If you want to optimize the load time even further, determine what the bottleneck is and adjust your process accordingly:
  • If the disk I/O for reading the data files is the bottleneck, you can stage the data files on separate NAS mounted file systems and reference them accordingly in your script.
  • If the CPU on the machine you're using to run the load script is the bottleneck, you can split the load script into the same number of parts as you have nodes in your ThoughtSpot Analytic Search Appliance, place one script on each node, and run them in parallel. Make sure the other nodes are able to access the data files where they are staged. Note that running the load script on separate nodes will put the data on all the nodes, just as when you run the script on a single node. Running the script on all the nodes at the same time just lets you take advantage of CPU power of each node for hashing data files.

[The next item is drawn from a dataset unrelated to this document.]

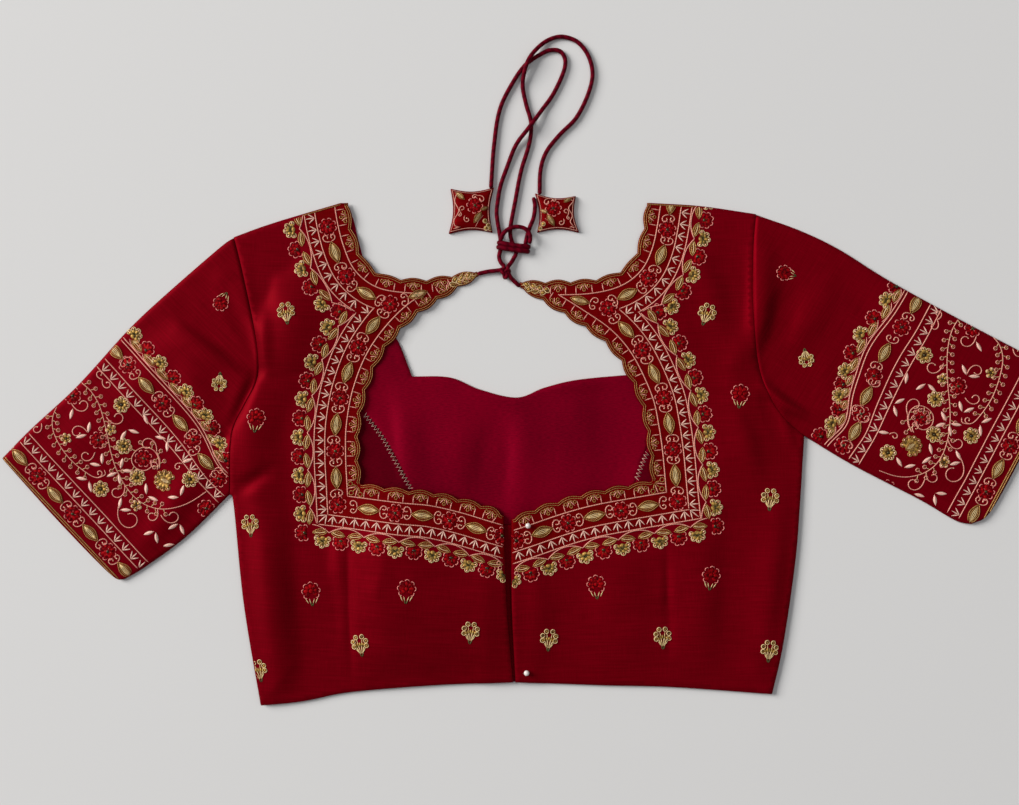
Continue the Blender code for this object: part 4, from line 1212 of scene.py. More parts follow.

Let's say you have 30 days of data in 30 files, one for the data collected on each day. Each day's data file contains 10 million rows, for a total of 300 million rows of data. You want to load the whole month of data. For this example we'll have 5 loader processes, each one handling 6 days of data.

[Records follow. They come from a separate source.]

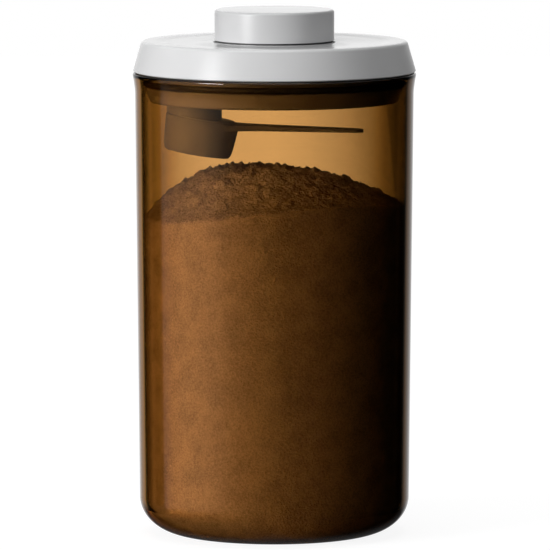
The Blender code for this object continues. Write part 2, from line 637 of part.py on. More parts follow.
def build_button_cap(material):
    """The button: a crowned cap with a stop lip inside the well and a screw boss."""
    round_middle = BUTTON_TOP - BUTTON_ROUND
    flat = BUTTON_RADIUS - BUTTON_ROUND
    lip_top = LID_CEILING - FIT_GAP
    lip_bottom = lip_top - BUTTON_LIP_HEIGHT
    inner = BUTTON_RADIUS - BUTTON_WALL
    hole = SCREW_RADIUS + SCREW_GAP
    hole_top = WEB_BOTTOM - FIT_GAP + BUTTON_SCREW_LENGTH + SCREW_TIP_ROOM
    outline = [(0, BUTTON_TOP + BUTTON_CROWN)]
    outline += [(flat * share, BUTTON_TOP + BUTTON_CROWN * (1 - share**2)) for share in BUTTON_CROWN_SHARES]
    outline += arc(flat, round_middle, BUTTON_ROUND, 90, 0, BUTTON_ROUND_STEPS)
    outline += [(BUTTON_RADIUS, lip_top), (BUTTON_RADIUS + BUTTON_LIP, lip_top)]
    outline += [(BUTTON_RADIUS + BUTTON_LIP, lip_bottom), (inner, lip_bottom)]
    outline += [(inner, round_middle), (flat, BUTTON_CEILING)]
    outline += [(BUTTON_BOSS_RADIUS, BUTTON_CEILING), (BUTTON_BOSS_RADIUS, BUTTON_BOSS_BOTTOM)]
    outline += [(hole, BUTTON_BOSS_BOTTOM), (hole, hole_top), (0, hole_top)]
    return turned("button_cap", outline, SIDES_MIDDLE, material, closed=False)


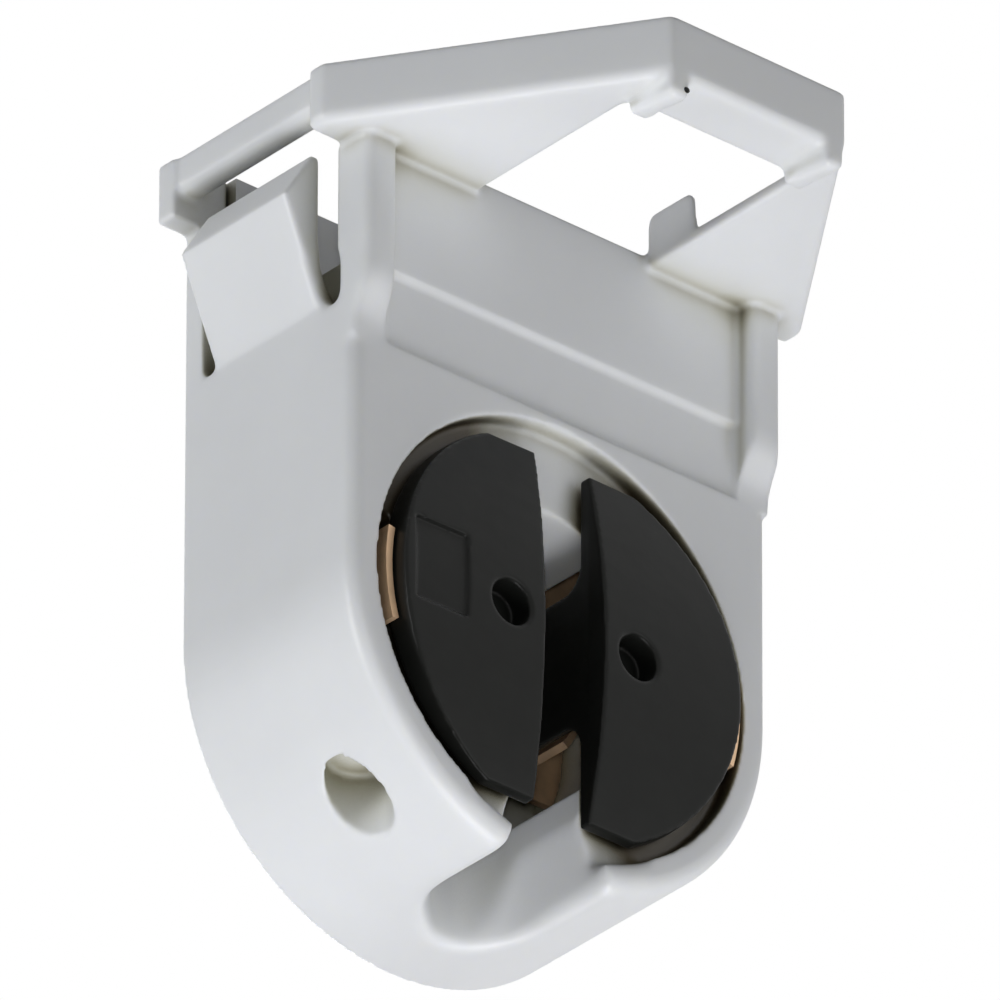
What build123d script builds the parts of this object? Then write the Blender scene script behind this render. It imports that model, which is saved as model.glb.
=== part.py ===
from build123d import *
import math
import os

# Rotor lamp holder for a two-pin fluorescent tube, pushed through a sheet from above.
# Millimetres. The origin is on the lamp axis, in the plane of the front face.
# X runs to the right, Y to the back, Z up. The lamp leaves towards -Y.

# Lamp cap that the holder takes
pin_pitch = 12.7
pin_diameter = 2.35
pin_length = 7.6
pin_play = 0.05

# Housing shell
shell_wall = 1.7
front_wall = 1.35
edge_round = 0.8

# Stepped bore in the front face, and the guide ring for the pins behind it
rotor_gap = 0.85
bore_depth = 1.1
ledge_wall = 1.3
guide_wall = 1.1
guide_past = 0.1
guide_window_angle = 60.0
guide_window_low = 4.5

# Pin channel at the bottom
channel_half = 2.1
channel_mouth_half = 3.3
channel_mouth_height = 4.5
channel_lip = 0.55
channel_rib = 1.35

# Flange, a tray on top of the shell
flange_z = 23.3
flange_plate = 0.7
flange_height = 3.4
flange_lip = 2.15
flange_nose_half = 5.6
flange_reach = 14.7
flange_edge_round = 0.5
flange_corner_round = 0.35
rim_wall = 1.35
window_half = 5.5
window_reach = 11.35
window_round = 0.8
foot_width = 1.15
foot_front_height = 1.2
foot_rear_height = 0.75
foot_round = 0.2
ear_length = 3.65
ear_height = 2.25
ear_wall = 0.35
ear_round = 0.55
ear_lean = 0.3

# Side bars over the hooks, between a front and a rear post
bar_width = 1.55
bar_height = 2.05
bar_round = 0.6
bar_set_in = 0.5
post_set_in = 0.3
front_post = 1.0
rear_post = 1.25

# Hooks, each on a tongue between two gaps
hook_root_z = 14.6
hook_gap_front = 1.45
hook_gap_rear = 1.0
hook_rear_land = 1.35
hook_tip_z = 20.35
hook_reach = 2.35
hook_top_z = 23.1
hook_lean = 1.8
hook_bend = 4.05
hook_tip_round = 0.2
tongue_tip = 0.55

# Columns and label panel on the front face
column_width = 2.05
column_rise = 1.1
column_round = 0.6
column_end_z = 12.15
column_full_z = 16.4
panel_low_z = 12.4
panel_high_z = 16.6
panel_depth = 0.25

# Blind hole under the left shoulder of the shell
dimple_x = -8.65
dimple_y = 5.05
dimple_radius = 1.7
dimple_top_z = -7.9
dimple_wall = 0.9

# Rotor
slot_width = 3.5
slot_flare = 0.2
slot_floor = 1.15
face_rise = 1.1
side_rise = 0.95
flat_half = 9.85
rim_draft = 4.0
rim_draft_depth = 0.35
seat_play = 0.4
hub_radius = 4.2
hub_root = 1.3
hub_floor = 1.55
pivot_radius = 2.0
pivot_length = 2.25
key_hole_x = 4.1
key_hole_radius = 1.2
key_hole_depth = 1.45
key_hole_flare = 0.15
tag_low_x = -10.1
tag_high_x = -6.85
tag_low_z = -1.9
tag_high_z = 2.7
tag_depth = 0.22
lug_rise = 1.1
lug_length = 0.8
lug_half_angle = 12.0
turn_limit = 90.0
stop_play = 0.25
stop_play_angle = 2.0

# Bronze contacts
strip = 0.4
contact_room = 3.125
finger_play = 0.3
finger_front = 4.0
finger_half_angle = 38.0
finger_bump = 0.45
finger_bump_sink = 0.2
wing_play = 0.1
wing_rise = 0.15
wing_low_angle = 16.0
wing_high_angle = 10.0
wing_pocket_angle = 3.0
neck_play = 1.7
terminal_play = 0.55
terminal_top_z = 16.1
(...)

Here is a sample script you could use the load the data files in parallel:

/* Script load_script.sh, loads 30 days of data in parallel */

#!/bin/bash

pidlist=""

cat day1.csv day2.csv day3.csv day4.csv day5.csv day6.csv | tsload  
--target_database sales --target_table SALES_FACT --max_ignored_rows 10 
--bad_records_file ./SALES_FACT.bad --date_format %Y-%m-%d 
--date_time_format "%Y-%m-%d %H:%M:%S" --source_data_format delimited 
--field_separator "|" --null_value "" --enclosing_character "\"" 
--boolean_representation 1_0 &

pidlist="$pidlist $!" &

cat day7.csv day8.csv day9.csv day10.csv day11.csv day12.csv | tsload  
--target_database sales --target_table SALES_FACT --max_ignored_rows 10 
--bad_records_file ./SALES_FACT.bad --date_format %Y-%m-%d 
--date_time_format "%Y-%m-%d %H:%M:%S" --source_data_format delimited 
--field_separator "|" --null_value "" --enclosing_character "\"" 
--boolean_representation 1_0 &

pidlist="$pidlist $!" &

cat day13.csv day14.csv day15.csv day16.csv day17.csv day18.csv | tsload  
--target_database sales --target_table SALES_FACT --max_ignored_rows 10 
--bad_records_file ./SALES_FACT.bad --date_format %Y-%m-%d 
--date_time_format "%Y-%m-%d %H:%M:%S" --source_data_format delimited 
--field_separator "|" --null_value "" --enclosing_character "\"" 
--boolean_representation 1_0 &

pidlist="$pidlist $!" &

cat day19.csv day20.csv day21.csv day22.csv day23.csv day24.csv | tsload  
--target_database sales --target_table SALES_FACT --max_ignored_rows 10 
--bad_records_file ./SALES_FACT.bad --date_format %Y-%m-%d 
--date_time_format "%Y-%m-%d %H:%M:%S" --source_data_format delimited 
--field_separator "|" --null_value "" --enclosing_character "\"" 
--boolean_representation 1_0 &

pidlist="$pidlist $!" &

cat day25.csv day26.csv day27.csv day28.csv day29.csv day30.csv | tsload  
--target_database sales --target_table SALES_FACT --max_ignored_rows 10 
--bad_records_file ./SALES_FACT.bad --date_format %Y-%m-%d 
--date_time_format "%Y-%m-%d %H:%M:%S" --source_data_format delimited 
--field_separator "|" --null_value "" --enclosing_character "\"" 
--boolean_representation 1_0 &

pidlist="$pidlist $!" &

wait $pidlist
Call your script using a command like:
nohup bash ./load_script.sh > master_log.txt &

tail -f master_log.txt

Constructing your script in this way will execute all the commands in the background, and output to the file master_log.txt. You'll see a running status as the commands in the script execute. After the script completes, you can check the log file for detailed information, such as the number of rows that loaded successfully.